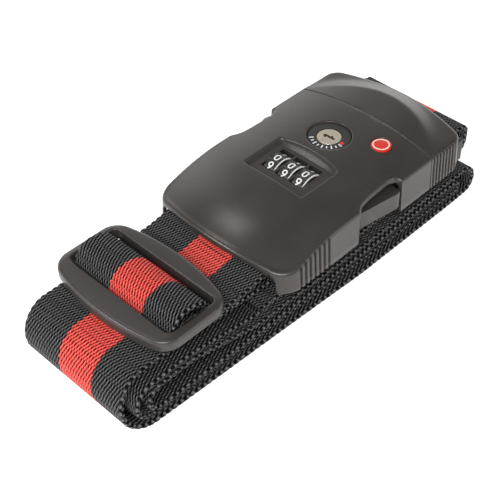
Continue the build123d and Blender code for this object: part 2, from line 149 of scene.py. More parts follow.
def loft(name, rings, sharp=30):
    """Closed mesh from a list of rings, capped at both ends."""
    n = len(rings[0])
    verts = np.concatenate(rings)
    faces = ring_faces(len(rings), n).tolist()
    faces.append(list(range(n))[::-1])
    faces.append(list(range(len(verts) - n, len(verts))))
    ob = add_mesh(name, verts, faces)
    fix_normals(ob)
    mark_sharp(ob, sharp)
    return ob


def looped(name, rings):
    """Closed mesh from a list of rings, the last joined back to the first."""
    n = len(rings[0])
    last = (len(rings) - 1) * n
    j = np.arange(n)
    after = (j + 1) % n
    closing = np.stack([last + j, last + after, after, j], 1)
    faces = np.concatenate([ring_faces(len(rings), n), closing])
    ob = add_mesh(name, np.concatenate(rings), faces)
    fix_normals(ob)
    return ob


def join(name, obs):
    """One piece from several closed meshes."""
    verts, faces, base = [], [], 0
    for ob in obs:
        mesh = ob.data
        co = np.zeros(len(mesh.vertices) * 3, np.float32)
        mesh.vertices.foreach_get("co", co)
        verts.append(co.reshape(-1, 3) / MM)
        faces += [tuple(i + base for i in face.vertices) for face in mesh.polygons]
        base += len(mesh.vertices)
        bpy.data.objects.remove(ob)
    joined = add_mesh(name, np.concatenate(verts), faces)
    mark_sharp(joined, 32)
    return joined


def bake(ob):
    """Applies the modifiers."""
    bpy.context.view_layer.update()
    graph = bpy.context.evaluated_depsgraph_get()
    mesh = bpy.data.meshes.new_from_object(ob.evaluated_get(graph))
    ob.modifiers.clear()
    ob.data = mesh


def cut(ob, cutters):
    for cutter in cutters:
        mod = ob.modifiers.new("cut", "BOOLEAN")
        mod.operation = "DIFFERENCE"
        mod.object = cutter
        mod.solver = "EXACT"
    bake(ob)
    for cutter in cutters:
        bpy.data.objects.remove(cutter)
    shade(ob.data)
    mark_sharp(ob, 30)


BOX_FACES = [(0, 1, 3, 2), (4, 6, 7, 5), (0, 4, 5, 1), (2, 3, 7, 6), (0, 2, 6, 4), (1, 5, 7, 3)]


def block(name, x0, x1, y0, y1, z0, z1, r=0.0):
    """Box with optional rounded edges."""
    verts = [(x, y, z) for x in (x0, x1) for y in (y0, y1) for z in (z0, z1)]
    ob = add_mesh(name, verts, BOX_FACES, smooth=False)
    fix_normals(ob)
    if r:
        mod = ob.modifiers.new("b", "BEVEL")
        mod.width = r * MM
        mod.segments = 3
        mod.limit_method = "NONE"
        bake(ob)
        shade(ob.data)
    return ob


def side_blocks(x0, x1, y_in, y_out, z0, z1):
    """A pair of blocks mirrored about the XZ plane."""
    return [block("side_block", x0, x1, *sorted((side * y_in, side * y_out)), z0, z1, 0.4)
            for side in (-1, 1)]


# ------------------------------------------------------------- plan outlines
def at(outline, z):
    """Lifts plan points to a height, or to a height each."""
    return np.column_stack([outline, np.broadcast_to(z, len(outline))])


def circle(cx, cy, r, n=96):
    a = np.linspace(0, 2 * math.pi, n, endpoint=False)
    return np.stack([cx + r * np.cos(a), cy + r * np.sin(a)], 1)


def revolved_rings(profile, cx, cy, n):
    """Horizontal circles for a profile of (radius, z)."""
    return [at(circle(cx, cy, r, n), z) for r, z in profile]


def post(name, x, y, z, length, r, bevel=0.0):
    """Upright cylinder standing on z."""
    profile = [(r, z), (r, z + length)]
    if bevel:
        profile = [(r - bevel, z), (r, z + bevel), (r, z + length - bevel), (r - bevel, z + length)]
    return loft(name, revolved_rings(profile, x, y, 32), sharp=40)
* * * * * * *
## [EXERCISE GOAL]
Set down, exactly as written, each line of the data from its opening line through the one containing "ob.data = mesh". Output nothing more.

## [FULL RESPONSE]
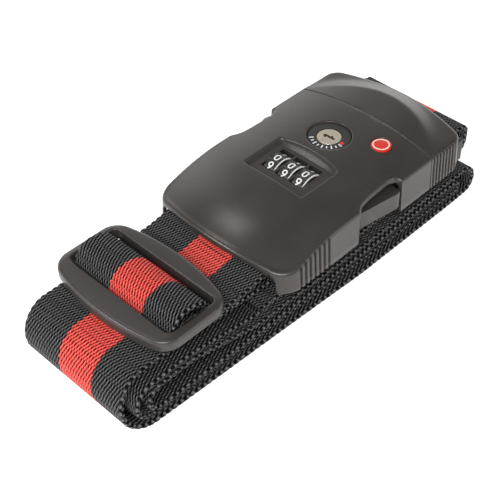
Continue the build123d and Blender code for this object: part 2, from line 149 of scene.py. More parts follow.
def loft(name, rings, sharp=30):
    """Closed mesh from a list of rings, capped at both ends."""
    n = len(rings[0])
    verts = np.concatenate(rings)
    faces = ring_faces(len(rings), n).tolist()
    faces.append(list(range(n))[::-1])
    faces.append(list(range(len(verts) - n, len(verts))))
    ob = add_mesh(name, verts, faces)
    fix_normals(ob)
    mark_sharp(ob, sharp)
    return ob


def looped(name, rings):
    """Closed mesh from a list of rings, the last joined back to the first."""
    n = len(rings[0])
    last = (len(rings) - 1) * n
    j = np.arange(n)
    after = (j + 1) % n
    closing = np.stack([last + j, last + after, after, j], 1)
    faces = np.concatenate([ring_faces(len(rings), n), closing])
    ob = add_mesh(name, np.concatenate(rings), faces)
    fix_normals(ob)
    return ob


def join(name, obs):
    """One piece from several closed meshes."""
    verts, faces, base = [], [], 0
    for ob in obs:
        mesh = ob.data
        co = np.zeros(len(mesh.vertices) * 3, np.float32)
        mesh.vertices.foreach_get("co", co)
        verts.append(co.reshape(-1, 3) / MM)
        faces += [tuple(i + base for i in face.vertices) for face in mesh.polygons]
        base += len(mesh.vertices)
        bpy.data.objects.remove(ob)
    joined = add_mesh(name, np.concatenate(verts), faces)
    mark_sharp(joined, 32)
    return joined


def bake(ob):
    """Applies the modifiers."""
    bpy.context.view_layer.update()
    graph = bpy.context.evaluated_depsgraph_get()
    mesh = bpy.data.meshes.new_from_object(ob.evaluated_get(graph))
    ob.modifiers.clear()
    ob.data = mesh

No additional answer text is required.